Stated exercise >>
Extract all lines from the data beneath that include the word "finishes".

- - - - - - -

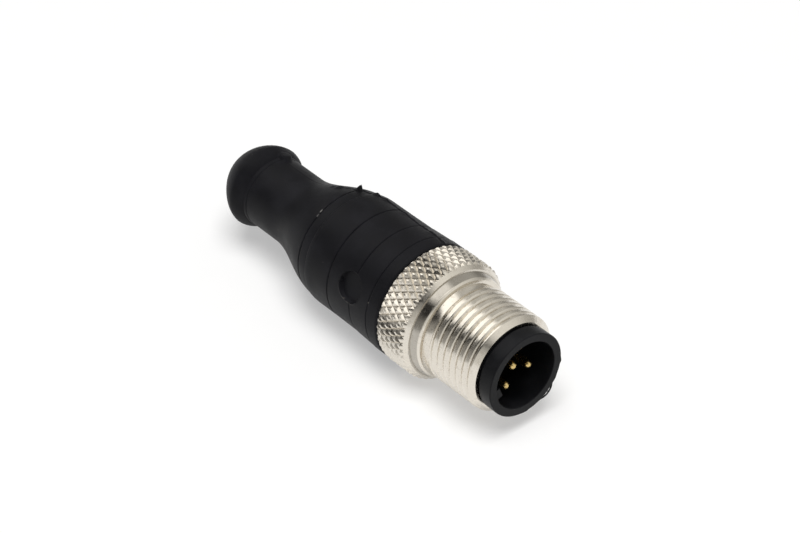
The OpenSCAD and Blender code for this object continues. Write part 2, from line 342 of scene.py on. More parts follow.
# %% Where the marks are
# Each row: station in mm, degrees round the axis, radius in mm, the mark's reach along
# x, y and z in mm, and its shade.
mark_rows = [
    # a scuff across the fourth groove
    (31.38, 118, 6.85, (0.16, 0.34, 0.34), (0.19, 0.185, 0.175)),
    (31.30, 123.5, 6.85, (0.12, 0.40, 0.30), (0.15, 0.145, 0.14)),
    (31.5, 112, 6.85, (0.10, 0.26, 0.2), (0.08, 0.078, 0.075)),
    # specks on the front bands
    (18.5, 161, 7.3, (0.10, 0.12, 0.2), (0.15, 0.14, 0.12)),
    (21.5, 183.5, 7.1, (0.10, 0.14, 0.18), (0.13, 0.12, 0.11)),
    (17.7, 169, 7.3, (0.09, 0.10, 0.16), (0.15, 0.14, 0.12)),
    # the gate's lower edge: a painted highlight, a pale line where its rim catches the light
    (21.9, 175.2, 7.1, (0.6, 0.5, 0.08), (0.045, 0.042, 0.038)),
    (21.1, 174.2, 7.1, (0.45, 0.5, 0.07), (0.035, 0.033, 0.030)),
    (22.7, 173.9, 7.1, (0.40, 0.5, 0.08), (0.07, 0.065, 0.058))]
marks = [(point_at(s * MM, r * MM, math.radians(degrees)), tuple(v * MM for v in reach), shade)
         for s, degrees, r, reach, shade in mark_rows]
print(len(marks), "marks on the body")

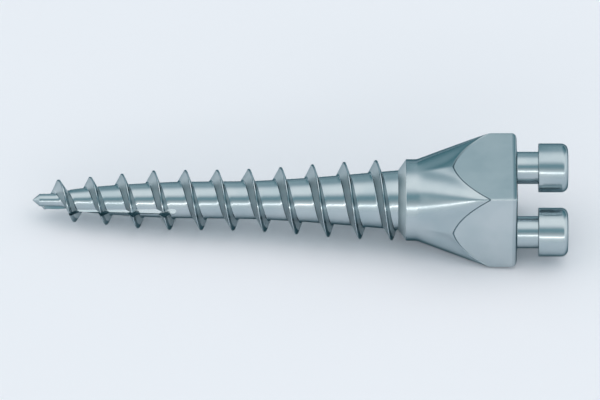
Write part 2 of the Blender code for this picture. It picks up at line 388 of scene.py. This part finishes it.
def threaded_shaft():
    """The screw from its point to inside the head, as one strip wound round the axis.

    The strip is as wide as the pitch: station along the axis and angle both grow in step along
    it, and the radius is the tooth's profile across it. Its last line meets the first line of
    the next turn. In front of the first turn stand the run-in columns and the point. A centre
    inside the head closes the other end.
    """
    stations, radii = thread_rows()
    count, lines = len(stations) - 1, stations.shape[1]
    turn = SEGMENTS_PER_TURN
    first_angle = math.pi / 2 + 2 * math.pi * (THREAD_START - TOP_CREST) / PITCH
    angles = first_angle + 2 * math.pi * np.arange(count + 1) / turn

    winding = around_axis(stations, radii, angles[:, None])
    columns = run_in_columns(stations[1:turn, 0], angles[1:turn], lines)
    rings = point_rings(angles[:turn])
    ends = np.array([[0, 0, 0], [stations[-1, 0], 0, 0]])
    strip = numbered(winding, 0)
    column = numbered(columns, strip.size)
    ring = numbered(rings, strip.size + column.size)
    tip, centre = numbered(ends, strip.size + column.size + ring.size)

    # The columns end on the first turn, and the strip's start is the last column.
    column = np.concatenate([column, strip[1:turn, :1]], axis=1)
    column = np.concatenate([column, [[*strip[0], strip[turn, 0]]]])
    behind_point = np.concatenate([strip[:1, 0], column[:-1, 0]])
    ring = closed(np.concatenate([[behind_point], ring]))
    end_edge = np.concatenate([strip[count - turn :, -1], strip[count, -2::-1]])
    parts = (
        quads_between(strip[:-1], strip[1:]),
        quads_between(strip[turn:, 0], strip[: count - turn + 1, -1]),
        quads_between(column[:-1], column[1:]),
        quads_between(ring[:-1], ring[1:]),
    )
    quads = np.concatenate([part.reshape(-1, 4) for part in parts])
    fans = (fan(column[0], strip[0, 0]), fan(ring[-1], tip), fan(closed(end_edge), centre))

    across = np.full(lines - 1, TURNED)
    across[list(BLASTED_GAPS)] = BLASTED
    finishes = np.full(len(quads), TURNED)
    finishes[: count * (lines - 1)] = np.tile(across, count)
    points = np.concatenate([part.reshape(-1, 3) for part in (winding, columns, rings, ends)])
    return solid("titanium_implant", points, quads, np.concatenate(fans), finishes)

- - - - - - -

Solution to this exercise >>
Write part 2 of the Blender code for this picture. It picks up at line 388 of scene.py. This part finishes it.
    finishes = np.full(len(quads), TURNED)
    finishes[: count * (lines - 1)] = np.tile(across, count)
    return solid("titanium_implant", points, quads, np.concatenate(fans), finishes)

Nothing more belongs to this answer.